The masterful filmmaker is present here, the Lynch who drew us into the mysteries of "Blue Velvet" and the pilot episode of "Twin Peaks." Naysayers will have a hard time dismissing "Mulholland Drive" as the insane ramblings of an indulged used-to-be: This is unforgettable filmmaking, creepy like nothing I've seen since the best parts of "Twin Peaks." I don't know what to give away and what to keep to myself, but I will say that a seemingly unconnected encounter between two unidentified characters at a Denny's stand-in during the first half-hour is one of the scariest extended passages I've ever seen in a film. (I haven't jumped that high out of my seat since I-don't-know-when.) And, just like Lynch is prone to do, the incident is not mentioned or referred to for another two hours of screen time. And "Mulholland Drive" is a long film, two and a half hours or more. Try to imagine the combined effect of a season and a half of "Peaks" and "Fire Walk With Me" in one sitting, and you'll get an idea of what it seems like Lynch is going for here.

For those who don't know, the story involves a beautiful car-crash victim who, suffering from apparent amnesia, shacks up with a just-off-the-bus wanna-be starlet staying in her aunt's Hollywood bungalow. The two attempt to unravel the (in typiaclly Lynchian neo-Hardy Boys fashion) seductive mystery of the amnesiac's past. Lynch also follows the plight of a young turk film director (well-played by Justin Theroux) who is being pressured to cast an unknown actress in the lead role of his currently shooting 50's set studio film. The strongarming is being done by a pair of brothers played to the hilt by Dan Hedaya and longtime Lynch music collaborator Angelo Badalamenti (who contributes another knowingly melodramatic, skin-crawling score here.)

For the first three quarters of the film, there is no cussing, no nudity, no graphic violence... this is clearly the section of the film that was completed as the rejected pilot for ABC. Then, BAM, a rip-roaringly erotic lesbian scene signals the onslaught of that final stretch of orchestrated madness (recalling nothing less than the early Bunuel/Salvador Dali collaborations.) The centerpiece of that last section is a late-night/early-morning sequence set in the one and only "Club Silencio," a L.A. dive that instantly joins the Lynch pantheon of really creepy places. (The Black Lodge, Dean Stockwell's pad in "Blue Velvet", etc.) Not to give anything away, but,as in "Blue Velvet," Lynch uses a classic Roy Orbison song (albeit stunningly sung in Spanish) prominently in the Club Silencio sequence(my first viewing's warning: keep your eye on the blue-haired lady in the opera box.) This particular set-piece may be Lynch's finest hour as a filmmaker, from the terrifying, loping tracking shot that starts it to the strange mixture of extreme beauty and paranoia that it culminates in. (I know it sounds like a kind of head film, but I do not, repeat DO NOT recommend imbibing anything altering before cruising "Mulholland Drive". It's too much of a dark, enveloping trip.)

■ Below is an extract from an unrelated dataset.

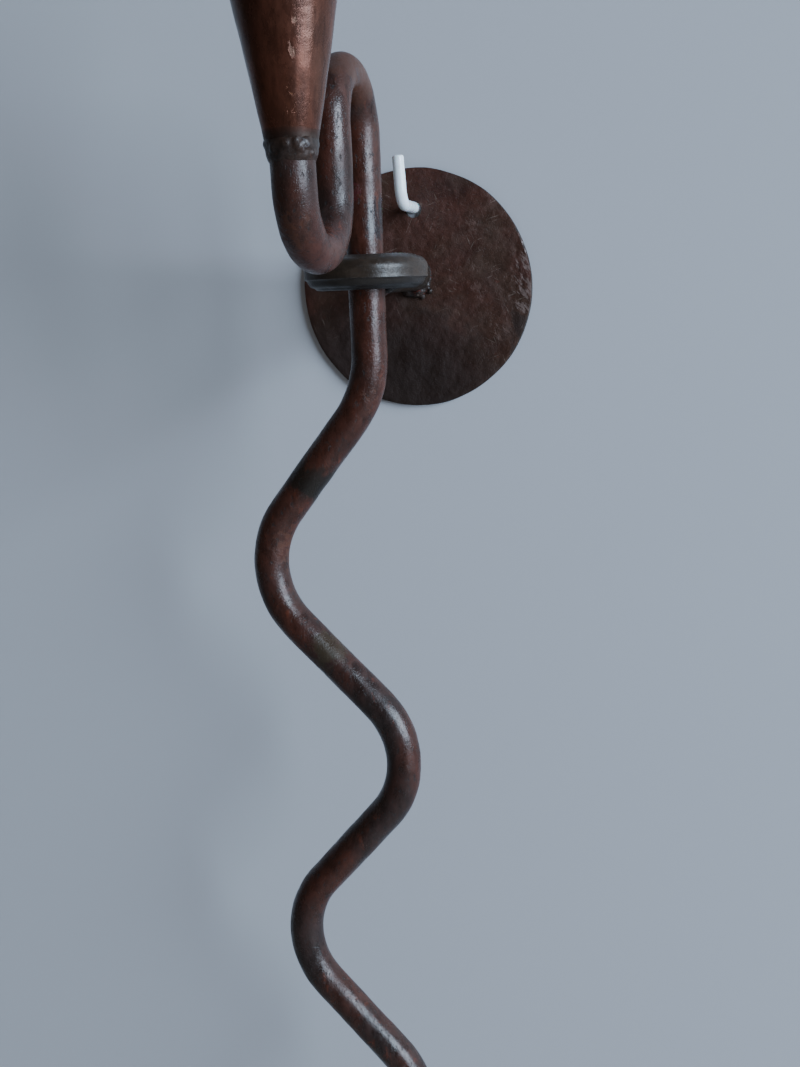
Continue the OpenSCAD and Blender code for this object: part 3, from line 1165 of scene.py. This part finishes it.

From it's nonsensical opening three-minute shot of frantically dancing hepcats to the pure nightmare moments that end it (you have never seen anything like this, not even in "Eraserhead,) "Mulholland Drive" is the work of a true American master, and a real maverick at that. Robert Forster, Lee Grant (!), and Michael Des Barres appear in infinitely tiny bits, but their presence is welcome. (One imagines that Forster would have been a major player, had the series actually developed.) I can honestly say that "Mulholland Drive" is the first two hours since last Tuesday's terrorist attacks that I have been fully transported by art. It's not a comforting ride, but it sure is bracing.

Bravo, Mr. Lynch. You scared the absolute hell out of me.